Dorothy Renner, 77, and her friend, Marian Fox, 81, shop about once a week at the market. Both have lived in Burtonsville for much of their lives -- Fox lives in the house that Renner grew up in barely a mile away.
"We've already seen a lot of development," Renner said. "I didn't want it, but they call it progress."
The Zimmerman family has run a hardware store across Route 29 from the farmers market for two decades, ever since moving from downtown Silver Spring. In the last few years, they've had to sell some of their six-acre parcel to make way for a bigger interchange at Route 29 and Route 198.
Ron Zimmerman, who runs the store with his brothers, said he is concerned that increased development of such parcels like Jones's could bring competition that would hurt his business and possibly make the area too congested.
"Why should one person come in and get [approval] for a big project just because he owns it and become a multi-millionaire overnight?" Zimmerman asked.
Yet some landowners in the Auto Sales Park, a few miles away from Zimmerman's, are watching and waiting to see what offers they'll get. They've gotten none so far. But land experts say that as more roads make access easier to the eastern part of the county, the land values will outweigh the car dealerships that sit on them now.
"If the ICC goes through, there's going to be thousands of cars a day that will go by here," said Fogarty, the owner of Sport Automotive Chevy Jeep, one of the larger dealers in the park. "I would think it will enhance the values of all of our properties out here. It will be a boon for the whole area."
His father was one of the first car dealers to move from the District to the park on Route 29 in 1968. "This was the end of the world in 1968," said Fogarty whose dealership now sells about 6,000 cars a year.

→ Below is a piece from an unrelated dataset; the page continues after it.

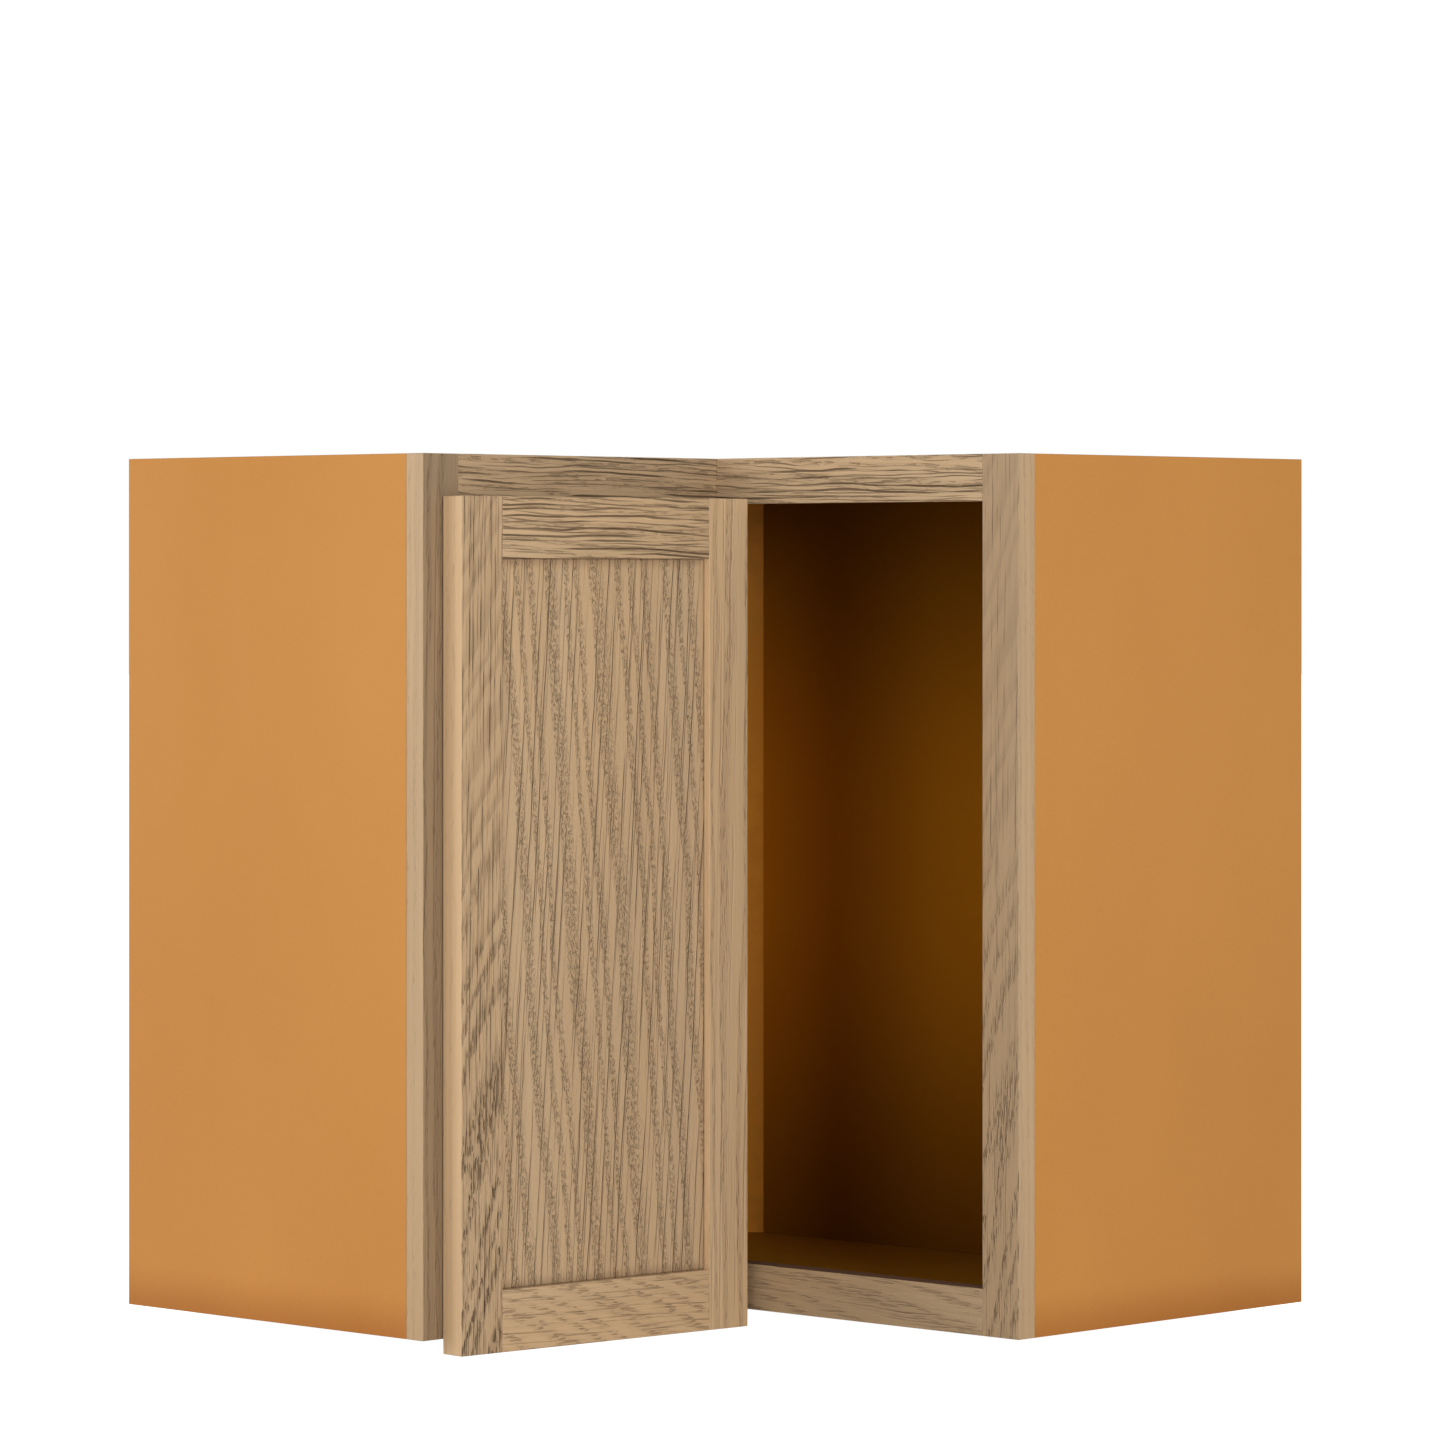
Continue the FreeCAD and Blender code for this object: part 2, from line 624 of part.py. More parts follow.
def make_hinges():
    """Both concealed hinges and all their screws."""
    middle = "-(plate_back + plate_front) / 2"
    pieces = []
    cup_screws = []
    plate_screws = []
    arm_screws = []
    for end, level in HINGE_LEVELS.items():
        pieces.append(place_on_door(make_hinge_cup(f"{end}_hinge_cup", level)))
        pieces.append(place_at_hinge_edge(make_hinge_arm(f"{end}_hinge_arm", level)))
        pieces.append(place_at_hinge_edge(make_mounting_plate(f"{end}_mounting_plate", level)))
        pin = rod(f"{end}_pin_rod", ("pin_out", "pin_in", f"{level} - pin_half"), UPRIGHT,
                  "pin_radius", "2 * pin_half")
        pieces.append(place_on_door(group(f"{end}_hinge_pin", [pin])))
        for side in ("-", "+"):
            tag = f"{end}_{'low' if side == '-' else 'high'}"
            cup_level = f"{level} {side} cup_screw_reach"
            head_start = "door_gap - flange_thick - cup_head_thick"
            cup_screws.append(screw(f"cup_screw_{tag}", (head_start, "cup_centre", cup_level),
                                    ALONG_X, ("1", "0", "0"), "screw_radius", "screw_length",
                                    "screw_head", "cup_head_thick"))
            plate_level = f"{level} {side} plate_screw_reach"
            plate_start = (middle, f"{PLATE_FACE} + screw_head_thick", plate_level)
            plate_screws.append(screw(f"plate_screw_{tag}", plate_start, AGAINST_Y,
                                      ("0", "-1", "0"), "screw_radius", "screw_length",
                                      "screw_head", "screw_head_thick"))
        arm_start = (middle, f"{PLATE_FACE} + arm_thick + screw_head_thick", level)
        arm_screws.append(screw(f"arm_screw_{end}", arm_start, AGAINST_Y, ("0", "-1", "0"),
                                "arm_screw_radius", "plate_thick + arm_thick", "screw_head",
                                "screw_head_thick"))
    pieces.append(place_on_door(group("cup_screws", cup_screws)))
    pieces.append(place_at_hinge_edge(group("plate_screws", plate_screws)))
    pieces.append(place_at_hinge_edge(group("arm_screws", arm_screws)))
    return pieces


# ---------------------------------------------------------------------------- build and write
left_frame = make_left_frame()
bore_stile_for_plates(left_frame[0])
nodes = make_end_panels() + make_boards() + make_backs() + left_frame + make_right_frame()
nodes += make_frame_fasteners() + make_door() + make_bumpers() + make_hinges()
doc.recompute()

for thing in doc.Objects:
    if "Invalid" in thing.State or "Error" in thing.State:
        raise RuntimeError(f"{thing.Label} did not compute: {thing.State}")
for node in nodes:
    if node.Shape.isNull() or not node.Shape.isValid():
        raise RuntimeError(f"{node.Label} has no valid shape")

os.makedirs("parts", exist_ok=True)
for node in nodes:
    node.Shape.exportStep(f"parts/{node.Label}.step")
    box = node.Shape.BoundBox
    print(f"{node.Label:28s} solids {len(node.Shape.Solids)} volume {node.Shape.Volume / 1000:9.2f} cm3"
          f"  x {box.XMin:.1f}..{box.XMax:.1f}  y {box.YMin:.1f}..{box.YMax:.1f}"
          f"  z {box.ZMin:.1f}..{box.ZMax:.1f}")
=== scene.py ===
"""Looks of the corner wall cabinet: oak face frames and door, laminated case and steel hinges.

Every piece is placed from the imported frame.  The cabinet's rear corner is the origin, the right
wing runs along +X, the left wing along -Y, and the door hangs on the left wing's face frame.
"""

import json
import logging
import math
from dataclasses import dataclass, field
from enum import Enum
from typing import Callable

import bmesh
import bpy
from mathutils import Matrix, Vector


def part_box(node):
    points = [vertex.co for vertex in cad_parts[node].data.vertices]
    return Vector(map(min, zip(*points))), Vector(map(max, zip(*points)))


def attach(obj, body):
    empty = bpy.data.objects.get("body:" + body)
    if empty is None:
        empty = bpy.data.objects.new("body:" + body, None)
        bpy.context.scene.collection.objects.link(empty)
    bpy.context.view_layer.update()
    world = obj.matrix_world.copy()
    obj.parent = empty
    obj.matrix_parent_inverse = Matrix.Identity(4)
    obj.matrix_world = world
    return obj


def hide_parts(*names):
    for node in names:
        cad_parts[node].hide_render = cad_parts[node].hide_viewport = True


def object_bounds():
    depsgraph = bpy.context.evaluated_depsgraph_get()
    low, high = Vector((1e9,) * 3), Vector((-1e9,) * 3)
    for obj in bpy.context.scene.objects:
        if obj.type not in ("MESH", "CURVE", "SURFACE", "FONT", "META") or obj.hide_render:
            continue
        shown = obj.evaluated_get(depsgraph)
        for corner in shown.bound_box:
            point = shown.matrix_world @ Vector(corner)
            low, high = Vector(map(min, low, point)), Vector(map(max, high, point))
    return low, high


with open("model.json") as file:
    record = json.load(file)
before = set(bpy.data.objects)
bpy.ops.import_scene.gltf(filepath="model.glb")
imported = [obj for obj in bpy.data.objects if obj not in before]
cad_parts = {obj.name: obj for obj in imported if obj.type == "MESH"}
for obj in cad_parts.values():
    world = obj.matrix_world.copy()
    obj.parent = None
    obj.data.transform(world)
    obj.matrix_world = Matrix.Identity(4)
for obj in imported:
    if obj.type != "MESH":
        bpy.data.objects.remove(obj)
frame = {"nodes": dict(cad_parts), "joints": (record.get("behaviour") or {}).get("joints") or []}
CAD_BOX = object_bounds()

logging.basicConfig(level=logging.INFO, format="%(levelname)s %(message)s")
log = logging.getLogger("cabinet")

MM = 0.001
EDGE_MASK = "edge"
SAME_WAY = 0.99
MAINLY = 0.9
PARTLY = 0.5
ON_AXIS = 0.995
EVEN = (1.0, 1.0, 1.0)
BLACK = (0.0, 0.0, 0.0)
WHITE = (1.0, 1.0, 1.0, 1.0)
Colour = tuple[float, float, float]
Value = bpy.types.NodeSocket | float


def srgb(red: int, green: int, blue: int) -> Colour:
    """Turn a colour in 0..255 steps into the linear values that shaders use."""
    shares = (part / 255 for part in (red, green, blue))
    return tuple(s / 12.92 if s <= 0.04045 else ((s + 0.055) / 1.055) ** 2.4 for s in shares)


# ------------------------------------------------------------------------------- node trees
class NodeSheet:
    """One node tree with short calls for the nodes that the finishes use."""

    COLUMN_WIDTH = 180
    MIX_SHARE = 0
    MIX_COLOURS = (6, 7)
    MIX_COLOUR = 2

    def __init__(self, tree: bpy.types.NodeTree) -> None:
        """Hold the tree that nodes are added to."""
        self.tree = tree
        self.column = 0

    def add(self, kind: str, **settings: object) -> bpy.types.Node:
        """Add a node of one kind.

        Args:
            kind: the node's type name.
            settings: properties of the node to set.

        Returns:
            The new node.
        """
        node = self.tree.nodes.new(kind)
        node.location = (self.column * self.COLUMN_WIDTH, 0)
        self.column += 1
        for name, value in settings.items():
            setattr(node, name, value)
        return node

    def feed(self, socket: bpy.types.NodeSocket, value: Value | Colour) -> None:
        """Give an input socket a constant or the output of another node.

        Args:
            socket: the input.
            value: the constant or the output.
        """
        if isinstance(value, bpy.types.NodeSocket):
            self.tree.links.new(value, socket)
        elif isinstance(value, tuple) and len(value) == 3 and socket.type == "RGBA":
            socket.default_value = (*value, 1.0)
        else:
            socket.default_value = value

    def math(self, operation: str, *values: Value, clamp: bool = False) -> bpy.types.NodeSocket:
        """Add a math node and return its result.

        Args:
            operation: the node's operation.
            values: what it works on, in order.
            clamp: whether the result is kept between 0 and 1.

        Returns:
            The result.
        """
        node = self.add("ShaderNodeMath", operation=operation, use_clamp=clamp)
        for socket, value in zip(node.inputs, values):
            self.feed(socket, value)
        return node.outputs[0]

    def vector_math(self, operation: str, *values: Value | Colour) -> bpy.types.NodeSocket:
        """Add a vector math node and return its vector.

        Args:
            operation: the node's operation.
            values: what it works on, in order.

        Returns:
            The resulting vector.
        """
        node = self.add("ShaderNodeVectorMath", operation=operation)
        for socket, value in zip(node.inputs, values):
            self.feed(socket, value)
        return node.outputs[0]

    def parts(self, vector: Value) -> tuple[bpy.types.NodeSocket, ...]:
        """Split a vector into its three values.

        Args:
            vector: the vector to split.

        Returns:
            Its X, Y and Z.
        """
        node = self.add("ShaderNodeSeparateXYZ")
        self.feed(node.inputs[0], vector)
        return tuple(node.outputs)

    def place_on_object(self) -> bpy.types.NodeSocket:
        """Where a point of the piece is, in the cabinet's own frame."""
        return self.add("ShaderNodeTexCoord").outputs["Object"]

    def step(self, value: Value, low: float, high: float, top: float = 1.0) -> bpy.types.NodeSocket:
        """A smooth rise from 0 at low to top at high, or a fall when high is below low.

        Args:
            value: what is measured.
            low: where the rise starts.
            high: where it ends.
            top: how high it gets.

        Returns:
            The height reached.
        """
        rising = high > low
        ends = (low, high) if rising else (high, low)
        node = self.add("ShaderNodeMapRange", interpolation_type="SMOOTHSTEP")
        outcome = (0.0, top) if rising else (top, 0.0)
        for socket, given in zip(node.inputs, (value, *ends, *outcome)):
            self.feed(socket, given)
        return node.outputs[0]

    def noise(self, vector: Value, scale: Colour, detail: float = 2.0,
              rough: float = 0.5) -> bpy.types.NodeSocket:
        """Noise stretched by a different scale along each axis, from 0 to 1.

        Args:
            vector: where the noise is read.
            scale: waves to the metre along each axis.
            detail: how many finer layers are added.
            rough: how strong the finer layers are.

        Returns:
            The noise.
        """
        stretched = self.vector_math("MULTIPLY", vector, scale)
        node = self.add("ShaderNodeTexNoise")
        self.feed(node.inputs["Vector"], stretched)
        self.feed(node.inputs["Scale"], 1.0)
        self.feed(node.inputs["Detail"], detail)
        self.feed(node.inputs["Roughness"], rough)
        return node.outputs["Fac"]

    def blend(self, share: Value, first: Value | Colour, second: Value | Colour
              ) -> bpy.types.NodeSocket:
        """Mix two colours and return the result, past them where the share is past 0 or 1.

        Args:
            share: how far the mix goes from the first colour to the second.
            first: the colour at 0.
            second: the colour at 1.

        Returns:
            The mixed colour.
        """
        node = self.add("ShaderNodeMix", data_type="RGBA", clamp_factor=False)
        self.feed(node.inputs[self.MIX_SHARE], share)
        for index, colour in zip(self.MIX_COLOURS, (first, second)):
            self.feed(node.inputs[index], colour)
        return node.outputs[self.MIX_COLOUR]

    def place(self, group: bpy.types.NodeTree, **values: Value | Colour) -> bpy.types.Node:
        """Place a node group and feed its inputs by name.

        Args:
            group: the group.
            values: the inputs' values, named in lower case with underscores.

        Returns:
            The node that holds the group.
        """
        node = self.add("ShaderNodeGroup", node_tree=group)
        for name, value in values.items():
            self.feed(node.inputs[name.replace("_", " ").title()], value)
        return node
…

But for now, Fogarty shrugs at the idea of selling. "I don't want to go anywhere," he said. "I'm happy here."
But another car dealer, Rick Macannany, said "everything's for sale at a price," somewhat jokingly. Like Fogarty, his father's dealership was squeezed out by development from downtown Silver Spring to the large lot on Route 29.
"What are you going to do if you sell? Sit around and be loaded?"